While Kabane says he doesn’t want another public debate on low-cost benefit options, BHF executives joined one.

Rajesh Patel, head of health systems strengthening at BHF, and Charlton Murove, its head of research, say health care is unnecessarily complex. They blame “dismal” regulatory oversight in which patients struggle to negotiate a health-care funding jungle. A new website, www.medicalaid.com, is helping navigate that jungle.

Patel says regulation creates too many grey areas and has allowed service providers “to charge as much as possible”.

“When you access a consultant, you don’t know the cost and you’re unlikely to negotiate,” he says.

Patel says South Africa is “sitting with a politicised health-care system. There are more politics at play than efforts to solve the problem.” The BHF applied for exemption from the Competition Commission “so we could do collective bargaining while the government gets its act together, but politics came into play ... we’ve been sitting with the Competition Commission for over two years”.
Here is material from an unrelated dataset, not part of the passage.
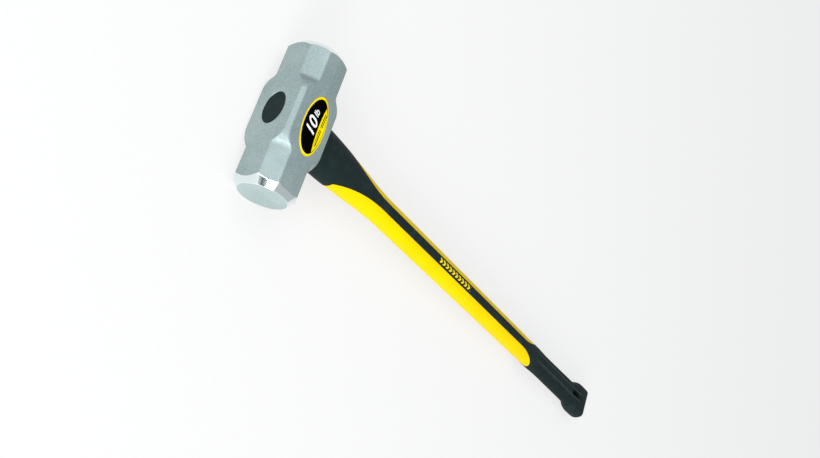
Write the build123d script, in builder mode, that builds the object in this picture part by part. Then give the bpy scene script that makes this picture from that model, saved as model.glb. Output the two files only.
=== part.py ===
"""Long-handled double-faced sledgehammer, lying on one cheek.

The handle runs along +X from the crown of the head to the butt, the two striking faces look
along -Y and +Y, and the cheek that carries the label looks up along +Z. The origin is on the
ground, under the middle of the bounding box.
"""
from build123d import *

import os
from math import cos, hypot, radians, sin, sqrt

os.makedirs("parts", exist_ok=True)

# ---- driving dimensions, millimetres ---------------------------------------------------------

overall_length = 905.0      # crown of the head to the end of the butt

# head: a forged bar with heavy corner bevels at its ends and thin ones round the eye
head_length = 179.0         # striking face to striking face
head_depth = 66.0           # crown to underside, along the handle
head_width = 62.0           # cheek to cheek, measured at the edges of the cheeks
cheek_rise = 2.5            # each cheek rises to a forging ridge along its middle
end_bevel = 15.5            # leg of the corner bevel at both ends
eye_block_bevel = 4.5       # leg of the corner bevel round the eye
eye_block_length = 50.0     # length that keeps the thin bevel
bevel_runout = 20.0         # length over which one bevel grows into the other
shoulder_share = 0.7        # part of the runout that is the rounded shoulder, the rest is the scoop
face_radius = 28.0          # ground striking face
turned_length = 9.6         # ground chamfer, from the face to where it leaves the corners
face_edge_round = 1.5

# eye: an oval hole that narrows from the crown towards the handle
eye_length = 40.0           # along the head, at the crown
eye_width = 28.0            # across the head, at the crown
eye_taper = 3.0             # how much smaller the hole is at the underside
bond_recess = 0.8           # the bond's top lies this far below the crown
bond_cap = 4.2              # bond poured over the end of the handle

# core rod and jacket
rod_length_y = 26.0
rod_width_z = 17.0
rod_end = 822.0             # where the rod stops, measured from the crown
tang_length_y = 33.0
tang_width_z = 22.0
core_length_y = 32.0        # jacket under the rubber
core_width_z = 26.0
jacket_end_wall = 6.0       # jacket closing the end of the rod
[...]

Prema says the reforms of prescribed minimum benefits, involving tariff setting and regular reviews, never happened. This led to an increase in the cost of these benefits and “a lot of people falling out of the system”.

He says it is difficult to understand why the government would wait a decade or more for an NHI to kick in “when we have an industry that’s well maintained and regulated and can provide benefits at low prices with a good primary health-care basket”.

Such products could be allowed with an exemption that did not require the minister’s approval until a full framework is developed. However, the CMS, which should be independent and act without fear or favour, is “sensitive to the current political environment and needs the department’s approval before it proceeds with any initiative,” he says.

One point of agreement is that contributions to insurance products such as gap cover benefited company shareholders rather than members, while premiums on low-cost benefit options benefited an entire medical scheme’s membership.

“The CMS could potentially increase its levy and operating income by increasing scheme memberships through low-cost benefit options,” says Prema.

Answering assertions that the CMS was part of the government’s NHI political agenda, Kabane says the NHI bill spoke of “complementary cover” by medical aids. “That will only happen in the transition to full implementation.”

He adds that the minister will unpack all the details and engage with all parties to make NHI a reality, and adds that it is wrong to believe that this will take medical schemes out of the equation.

Kabane says the CMS will review prescribed minimum benefits using the best scientific evidence, cost effectiveness, protecting members and the financial health of schemes, especially probing rare high-cost diseases that threaten to collapse schemes.

He is confident the minister’s pronouncement will be an amicable solution in the court battle, now in the Supreme Court of Appeal.

A spokesperson for the minister did not respond to questions.